A magnet draws iron without intention

Similarly:

> Brahman’s “will” is simply the radiance of His nature.
Not an action. Not a thought.
A spontaneous effulgence.

This is Śaṅkara’s deepest revelation.

3. After creation, ‘agency’ appears — but only as a seeming phenomenon

Once names and forms appear:

people say, “God creates, sustains, dissolves.”

but these are appearances from the standpoint of the world.

Swabhāva (intrinsic nature) of Brahman = mere Being and Knowing
The appearance of action = due to Māyā.

4. Why Jīva must have a body

Because:

ignorance veils his true nature

so he needs mind & senses to learn, think, experience


Brahman is unconditioned.
Jīva is conditioned Consciousness.

5. Upaniṣadic authority

Śvetāśvatara:

> “He has no organs, no body.
Yet He sees, hears, knows everything.
His powers are intrinsic —
Knowledge, Power, Action.”

This destroys the Sāṅkhya claim completely.

🌕 ESSENCE OF SŪTRA 1.1.6

> “Prakṛti is called ‘Self’ only figuratively.
In truth, only Consciousness — never Prakṛti — is the Self.
Brahman needs no body to know;
knowledge is His very nature.”

🕉️ BRAHMA SŪTRA 1.1.7 — “TANNIṢṬHASYA MOKṢOPADEŚĀT”

“Liberation is taught only for one who abides in the Self.”

This sūtra is the crown jewel of today’s teaching.

PART 1 — WHY HUMAN BEINGS ALONE CAN SEEK BRAHMAN

1. Why does the idea of Brahman arise only in humans?

Rocks, rivers, fire, mountains, trees:

cannot ask “Who am I?”

cannot seek liberation

cannot understand teaching


Why?

Because their upādhis (instruments) cannot reflect consciousness clearly.

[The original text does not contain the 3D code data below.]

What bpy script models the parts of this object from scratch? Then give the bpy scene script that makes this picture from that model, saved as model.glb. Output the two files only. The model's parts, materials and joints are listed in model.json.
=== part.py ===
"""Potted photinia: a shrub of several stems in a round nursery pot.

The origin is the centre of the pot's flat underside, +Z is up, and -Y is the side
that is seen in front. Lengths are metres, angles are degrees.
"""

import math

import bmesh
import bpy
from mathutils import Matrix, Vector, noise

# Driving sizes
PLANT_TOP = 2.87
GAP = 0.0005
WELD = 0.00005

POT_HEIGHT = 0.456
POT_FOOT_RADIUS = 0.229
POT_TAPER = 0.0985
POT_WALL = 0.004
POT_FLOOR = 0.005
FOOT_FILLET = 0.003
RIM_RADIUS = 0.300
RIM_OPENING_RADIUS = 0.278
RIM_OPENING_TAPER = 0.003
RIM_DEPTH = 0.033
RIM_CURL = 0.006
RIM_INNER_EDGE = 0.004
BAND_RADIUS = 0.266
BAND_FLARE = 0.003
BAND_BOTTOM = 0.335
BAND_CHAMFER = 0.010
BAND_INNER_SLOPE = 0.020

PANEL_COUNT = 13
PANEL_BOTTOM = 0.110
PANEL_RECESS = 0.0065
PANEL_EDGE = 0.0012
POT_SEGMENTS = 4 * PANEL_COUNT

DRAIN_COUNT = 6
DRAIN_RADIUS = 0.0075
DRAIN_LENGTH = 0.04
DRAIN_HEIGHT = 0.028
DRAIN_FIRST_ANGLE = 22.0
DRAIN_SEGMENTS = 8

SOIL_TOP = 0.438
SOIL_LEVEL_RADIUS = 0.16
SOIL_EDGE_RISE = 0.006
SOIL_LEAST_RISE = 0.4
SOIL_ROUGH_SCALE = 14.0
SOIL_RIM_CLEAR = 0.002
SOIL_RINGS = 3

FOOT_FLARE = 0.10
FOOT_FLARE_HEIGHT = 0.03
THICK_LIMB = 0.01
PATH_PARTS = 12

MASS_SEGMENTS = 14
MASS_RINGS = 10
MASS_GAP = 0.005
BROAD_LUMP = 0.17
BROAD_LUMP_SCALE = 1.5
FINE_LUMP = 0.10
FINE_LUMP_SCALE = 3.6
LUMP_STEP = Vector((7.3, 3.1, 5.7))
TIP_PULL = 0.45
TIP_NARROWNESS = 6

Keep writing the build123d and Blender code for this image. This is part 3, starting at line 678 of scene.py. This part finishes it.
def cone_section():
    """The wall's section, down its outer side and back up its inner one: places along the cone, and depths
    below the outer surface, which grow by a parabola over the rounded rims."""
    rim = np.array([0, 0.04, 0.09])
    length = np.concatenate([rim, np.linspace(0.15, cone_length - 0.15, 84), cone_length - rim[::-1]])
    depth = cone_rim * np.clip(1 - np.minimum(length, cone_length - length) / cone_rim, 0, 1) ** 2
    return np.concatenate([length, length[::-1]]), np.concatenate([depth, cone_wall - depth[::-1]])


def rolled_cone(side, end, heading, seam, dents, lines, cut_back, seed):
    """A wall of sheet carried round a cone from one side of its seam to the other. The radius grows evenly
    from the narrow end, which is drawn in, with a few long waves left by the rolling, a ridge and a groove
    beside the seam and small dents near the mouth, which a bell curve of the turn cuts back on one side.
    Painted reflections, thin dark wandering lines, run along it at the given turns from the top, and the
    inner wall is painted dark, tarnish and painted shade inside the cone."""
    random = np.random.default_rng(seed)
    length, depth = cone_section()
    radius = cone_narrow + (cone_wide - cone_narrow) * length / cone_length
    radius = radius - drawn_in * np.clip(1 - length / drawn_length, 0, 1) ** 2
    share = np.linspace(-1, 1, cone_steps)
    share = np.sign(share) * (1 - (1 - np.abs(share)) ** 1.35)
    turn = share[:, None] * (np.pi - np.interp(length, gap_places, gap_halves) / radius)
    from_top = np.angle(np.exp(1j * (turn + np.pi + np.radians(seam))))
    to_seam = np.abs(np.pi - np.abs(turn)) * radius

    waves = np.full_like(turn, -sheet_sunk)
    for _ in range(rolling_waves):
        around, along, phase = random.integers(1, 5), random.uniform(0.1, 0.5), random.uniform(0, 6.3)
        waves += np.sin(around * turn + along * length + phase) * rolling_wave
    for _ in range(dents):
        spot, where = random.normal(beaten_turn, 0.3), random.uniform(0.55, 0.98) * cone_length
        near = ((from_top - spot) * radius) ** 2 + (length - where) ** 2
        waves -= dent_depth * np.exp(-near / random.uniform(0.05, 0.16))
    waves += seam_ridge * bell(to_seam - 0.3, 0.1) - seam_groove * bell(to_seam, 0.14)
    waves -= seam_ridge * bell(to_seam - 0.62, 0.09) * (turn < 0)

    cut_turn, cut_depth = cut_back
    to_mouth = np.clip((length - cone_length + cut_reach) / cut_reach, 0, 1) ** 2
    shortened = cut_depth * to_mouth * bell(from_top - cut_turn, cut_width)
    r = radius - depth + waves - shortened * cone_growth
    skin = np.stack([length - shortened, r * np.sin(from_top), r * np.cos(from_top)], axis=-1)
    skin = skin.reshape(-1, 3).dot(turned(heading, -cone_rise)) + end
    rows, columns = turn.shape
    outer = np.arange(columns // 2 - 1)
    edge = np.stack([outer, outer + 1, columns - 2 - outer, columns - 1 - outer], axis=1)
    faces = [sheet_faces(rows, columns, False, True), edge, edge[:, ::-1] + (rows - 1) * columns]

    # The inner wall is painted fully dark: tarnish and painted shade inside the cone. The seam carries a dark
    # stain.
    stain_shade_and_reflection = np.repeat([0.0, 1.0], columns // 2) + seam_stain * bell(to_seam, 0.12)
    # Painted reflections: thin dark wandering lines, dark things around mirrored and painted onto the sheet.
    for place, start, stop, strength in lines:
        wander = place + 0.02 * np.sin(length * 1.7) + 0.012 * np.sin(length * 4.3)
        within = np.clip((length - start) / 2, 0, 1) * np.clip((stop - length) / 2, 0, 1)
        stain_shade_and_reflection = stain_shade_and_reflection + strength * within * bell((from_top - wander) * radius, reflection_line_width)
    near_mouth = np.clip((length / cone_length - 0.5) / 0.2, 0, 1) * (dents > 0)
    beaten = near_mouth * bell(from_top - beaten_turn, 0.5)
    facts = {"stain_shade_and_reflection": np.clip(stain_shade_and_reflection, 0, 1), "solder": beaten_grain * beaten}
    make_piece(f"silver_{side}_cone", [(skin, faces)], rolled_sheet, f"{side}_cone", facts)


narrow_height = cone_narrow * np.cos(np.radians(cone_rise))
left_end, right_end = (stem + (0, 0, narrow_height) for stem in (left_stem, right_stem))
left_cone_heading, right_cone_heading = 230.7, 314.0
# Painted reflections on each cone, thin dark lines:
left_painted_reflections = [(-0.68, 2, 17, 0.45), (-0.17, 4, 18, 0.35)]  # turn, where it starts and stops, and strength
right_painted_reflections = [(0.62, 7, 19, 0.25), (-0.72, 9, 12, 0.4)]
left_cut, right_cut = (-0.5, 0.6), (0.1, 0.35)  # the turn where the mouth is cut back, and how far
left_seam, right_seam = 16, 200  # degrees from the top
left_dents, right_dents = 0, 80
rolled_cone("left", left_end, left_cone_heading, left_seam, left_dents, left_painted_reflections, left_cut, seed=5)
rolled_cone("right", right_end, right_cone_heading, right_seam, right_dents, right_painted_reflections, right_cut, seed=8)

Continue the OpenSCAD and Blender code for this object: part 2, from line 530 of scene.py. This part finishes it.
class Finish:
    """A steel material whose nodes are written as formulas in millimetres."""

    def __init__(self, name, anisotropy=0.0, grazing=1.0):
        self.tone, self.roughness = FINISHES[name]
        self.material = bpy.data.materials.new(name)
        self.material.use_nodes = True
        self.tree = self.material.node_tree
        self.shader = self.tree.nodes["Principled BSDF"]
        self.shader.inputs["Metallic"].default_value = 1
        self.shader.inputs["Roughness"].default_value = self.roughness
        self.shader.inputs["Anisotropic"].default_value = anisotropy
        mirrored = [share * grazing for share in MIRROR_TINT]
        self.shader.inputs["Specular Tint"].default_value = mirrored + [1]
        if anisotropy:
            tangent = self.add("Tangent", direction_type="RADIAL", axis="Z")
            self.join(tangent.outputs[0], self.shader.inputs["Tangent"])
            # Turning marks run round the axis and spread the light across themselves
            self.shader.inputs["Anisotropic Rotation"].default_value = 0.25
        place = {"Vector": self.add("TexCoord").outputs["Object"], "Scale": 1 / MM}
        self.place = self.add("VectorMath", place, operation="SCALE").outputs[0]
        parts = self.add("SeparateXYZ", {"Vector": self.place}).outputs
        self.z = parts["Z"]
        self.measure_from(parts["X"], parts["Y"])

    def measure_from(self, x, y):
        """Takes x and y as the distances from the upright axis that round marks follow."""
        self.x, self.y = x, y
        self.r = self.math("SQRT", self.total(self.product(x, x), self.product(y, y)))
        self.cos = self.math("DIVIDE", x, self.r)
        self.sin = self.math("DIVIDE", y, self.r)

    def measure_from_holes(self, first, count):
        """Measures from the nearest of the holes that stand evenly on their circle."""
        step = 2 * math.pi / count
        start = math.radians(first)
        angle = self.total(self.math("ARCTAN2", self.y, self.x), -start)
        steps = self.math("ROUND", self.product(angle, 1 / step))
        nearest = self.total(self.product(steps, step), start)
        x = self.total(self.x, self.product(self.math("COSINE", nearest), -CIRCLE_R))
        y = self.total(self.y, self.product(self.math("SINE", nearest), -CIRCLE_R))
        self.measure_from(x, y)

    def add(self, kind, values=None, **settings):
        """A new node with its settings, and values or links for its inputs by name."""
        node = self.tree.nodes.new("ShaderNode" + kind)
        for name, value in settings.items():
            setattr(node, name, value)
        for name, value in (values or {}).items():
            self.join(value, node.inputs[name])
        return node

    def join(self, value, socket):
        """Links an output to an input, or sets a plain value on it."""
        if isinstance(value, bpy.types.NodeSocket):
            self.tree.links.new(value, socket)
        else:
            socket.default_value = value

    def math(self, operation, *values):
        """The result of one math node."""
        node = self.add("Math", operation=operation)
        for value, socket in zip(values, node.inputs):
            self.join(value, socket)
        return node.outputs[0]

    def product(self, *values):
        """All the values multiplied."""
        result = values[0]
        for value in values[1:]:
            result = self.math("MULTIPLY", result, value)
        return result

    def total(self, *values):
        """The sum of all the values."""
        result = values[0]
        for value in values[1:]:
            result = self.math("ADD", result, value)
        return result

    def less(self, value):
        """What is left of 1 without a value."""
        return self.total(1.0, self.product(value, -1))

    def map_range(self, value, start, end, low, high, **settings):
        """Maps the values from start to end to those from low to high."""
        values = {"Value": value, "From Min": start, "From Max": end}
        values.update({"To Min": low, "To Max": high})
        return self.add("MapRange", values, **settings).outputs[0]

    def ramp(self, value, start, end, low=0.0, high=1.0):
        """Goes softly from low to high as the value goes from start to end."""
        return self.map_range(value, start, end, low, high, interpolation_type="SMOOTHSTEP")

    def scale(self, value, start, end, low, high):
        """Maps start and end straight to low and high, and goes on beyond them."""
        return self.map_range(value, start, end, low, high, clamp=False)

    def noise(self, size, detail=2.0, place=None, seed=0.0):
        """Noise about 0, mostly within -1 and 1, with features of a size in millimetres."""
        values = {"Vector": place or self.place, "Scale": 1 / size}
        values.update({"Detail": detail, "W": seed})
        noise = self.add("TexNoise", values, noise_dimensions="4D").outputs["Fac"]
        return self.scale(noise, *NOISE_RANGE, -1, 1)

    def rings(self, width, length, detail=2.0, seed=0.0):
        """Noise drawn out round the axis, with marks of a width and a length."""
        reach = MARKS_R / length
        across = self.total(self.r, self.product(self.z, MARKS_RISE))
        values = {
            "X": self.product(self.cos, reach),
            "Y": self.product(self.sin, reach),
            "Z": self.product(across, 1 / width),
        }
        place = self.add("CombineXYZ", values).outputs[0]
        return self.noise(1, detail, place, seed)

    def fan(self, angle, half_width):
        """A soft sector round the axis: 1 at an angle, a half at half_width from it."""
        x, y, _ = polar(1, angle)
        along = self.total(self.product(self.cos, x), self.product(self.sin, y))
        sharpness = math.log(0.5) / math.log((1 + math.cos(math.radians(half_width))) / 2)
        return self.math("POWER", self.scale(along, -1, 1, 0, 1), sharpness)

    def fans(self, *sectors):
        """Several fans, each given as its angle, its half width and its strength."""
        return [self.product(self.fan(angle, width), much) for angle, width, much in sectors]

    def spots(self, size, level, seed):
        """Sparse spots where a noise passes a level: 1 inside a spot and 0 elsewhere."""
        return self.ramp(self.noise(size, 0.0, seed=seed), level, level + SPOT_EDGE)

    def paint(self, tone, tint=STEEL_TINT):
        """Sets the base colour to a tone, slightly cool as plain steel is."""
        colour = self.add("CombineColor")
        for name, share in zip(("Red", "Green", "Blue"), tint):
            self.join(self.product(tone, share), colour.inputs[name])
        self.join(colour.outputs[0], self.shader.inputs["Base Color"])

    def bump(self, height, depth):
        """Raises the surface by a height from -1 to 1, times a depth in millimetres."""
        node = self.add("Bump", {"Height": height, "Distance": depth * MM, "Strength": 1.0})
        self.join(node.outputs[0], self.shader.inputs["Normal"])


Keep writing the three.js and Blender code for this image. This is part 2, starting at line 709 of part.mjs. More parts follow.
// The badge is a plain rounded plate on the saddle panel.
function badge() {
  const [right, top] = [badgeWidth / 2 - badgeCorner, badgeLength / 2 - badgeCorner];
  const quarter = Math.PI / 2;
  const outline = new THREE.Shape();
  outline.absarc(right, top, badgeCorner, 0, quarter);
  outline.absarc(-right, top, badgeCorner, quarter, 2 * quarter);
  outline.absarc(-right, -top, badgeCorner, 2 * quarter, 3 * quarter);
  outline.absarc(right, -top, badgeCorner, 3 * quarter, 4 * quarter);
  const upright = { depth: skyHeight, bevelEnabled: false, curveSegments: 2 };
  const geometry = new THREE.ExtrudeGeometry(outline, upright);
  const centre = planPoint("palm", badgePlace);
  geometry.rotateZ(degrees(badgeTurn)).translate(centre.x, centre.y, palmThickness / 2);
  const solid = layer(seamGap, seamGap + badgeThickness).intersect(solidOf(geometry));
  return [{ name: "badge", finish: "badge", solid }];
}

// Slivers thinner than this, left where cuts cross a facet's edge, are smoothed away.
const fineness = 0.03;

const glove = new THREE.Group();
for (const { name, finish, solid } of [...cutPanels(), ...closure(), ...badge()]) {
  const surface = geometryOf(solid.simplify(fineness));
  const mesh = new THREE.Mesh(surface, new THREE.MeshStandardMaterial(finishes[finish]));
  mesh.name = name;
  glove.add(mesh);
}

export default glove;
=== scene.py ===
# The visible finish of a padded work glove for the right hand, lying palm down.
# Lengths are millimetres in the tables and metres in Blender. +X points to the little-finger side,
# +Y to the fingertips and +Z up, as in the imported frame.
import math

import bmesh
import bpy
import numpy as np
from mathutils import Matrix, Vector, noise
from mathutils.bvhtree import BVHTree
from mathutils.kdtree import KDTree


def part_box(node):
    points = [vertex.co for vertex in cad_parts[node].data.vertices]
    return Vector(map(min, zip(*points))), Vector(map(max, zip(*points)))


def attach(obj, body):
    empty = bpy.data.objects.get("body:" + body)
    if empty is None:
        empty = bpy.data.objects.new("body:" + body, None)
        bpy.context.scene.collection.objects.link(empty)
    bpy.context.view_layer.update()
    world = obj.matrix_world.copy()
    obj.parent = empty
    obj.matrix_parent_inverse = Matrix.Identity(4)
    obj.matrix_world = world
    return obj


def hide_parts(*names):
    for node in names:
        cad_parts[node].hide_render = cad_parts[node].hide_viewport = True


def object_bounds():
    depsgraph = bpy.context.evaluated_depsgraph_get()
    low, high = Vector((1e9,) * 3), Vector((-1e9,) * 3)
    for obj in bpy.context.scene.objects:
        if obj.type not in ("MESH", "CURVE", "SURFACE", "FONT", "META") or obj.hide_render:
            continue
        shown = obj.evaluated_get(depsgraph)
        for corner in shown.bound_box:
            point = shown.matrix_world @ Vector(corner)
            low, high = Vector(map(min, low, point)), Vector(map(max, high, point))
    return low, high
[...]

Human mind is the only mirror capable of:

enquiry

understanding

recognition

liberation

PART 2 — Why ‘Ātman’ applies truly only to the Conscious being

Śaṅkara says:

> “Only a conscious being can receive Upadeśa.”

This is why the Upaniṣad says:

“Tat tvam asi, Śvetaketo.”

Because Śvetaketu is conscious.
Not because he is a body.

Speech travels from consciousness to consciousness,
through the instruments of speech and hearing,
like light flowing through holes in a pot.

This is the profound meaning of the Dakṣiṇāmūrti verse:

> “Like the light shining through many apertures
from the same lamp.”

PART 3 — When Upādhis dissolve, there is only Brahman

When teaching matures:

mind dissolves

ego dissolves

sense of ‘other’ dissolves


Then:

**Knower, Knowing, Known — all merge into One.

This is liberation.**

PART 4 — Can Prakṛti also be called ‘Ātman’?

Sāṅkhya says:
“Why not call Prakṛti the Self?”

Śaṅkara replies:
Yes — only in a secondary (gauṇa) sense,
not in the real sense.

Because:

Prakṛti is unconscious

cannot know

cannot seek

cannot be liberated


Thus:

> Ātman applies literally to Consciousness alone.
To Prakṛti only as a metaphor.

This is the meaning of:

“Gauṇaś cenātmaśabdāt.-

PART 5 — Upādhis Many, Consciousness One

Body = Upādhi
Mind = Upādhi
Prāṇa = Upādhi
World = Upādhi

But Consciousness behind all = One.

Thus:

in beings → Jīvātman

in gods → Devātman

in elements → Bhūtātman

in all → Paramātman

Names are many;
Essence is one.

PART 6 — True Liberation = Abidance in the Self

Sūtra:
“Tanniṣṭhasya mokṣopadeśāt.”

Meaning:

> “Only one established firmly in the Self is taught liberation.”

Not belief.
Not imagination.
Not intellectual acceptance.

But:

living as Consciousness

seeing from Consciousness

breathing as Consciousness

abiding as pure Awareness


When this happens:

bondage melts

upādhis hang loosely

Jīva recognises himself as Brahman

🌕 ESSENCE OF SŪTRA 1.1.7

> “Liberation is possible only for the conscious being
who abides steadily in the Self.
The distinctions of Jīva and Īśvara arise from upādhis;
in truth, both are one Consciousness.”

🌟 GRAND ADVaita SUMMARY (6th & 7th Sūtra Combined)

“Consciousness alone is the real Self.
Prakṛti is called ‘Self’ only figuratively.
Brahman needs no body to know,
for knowledge is His nature.
Jīva needs a body only due to ignorance.
Liberation belongs only to the one who abides in the Self,
where Jīva and Īśvara dissolve into One.”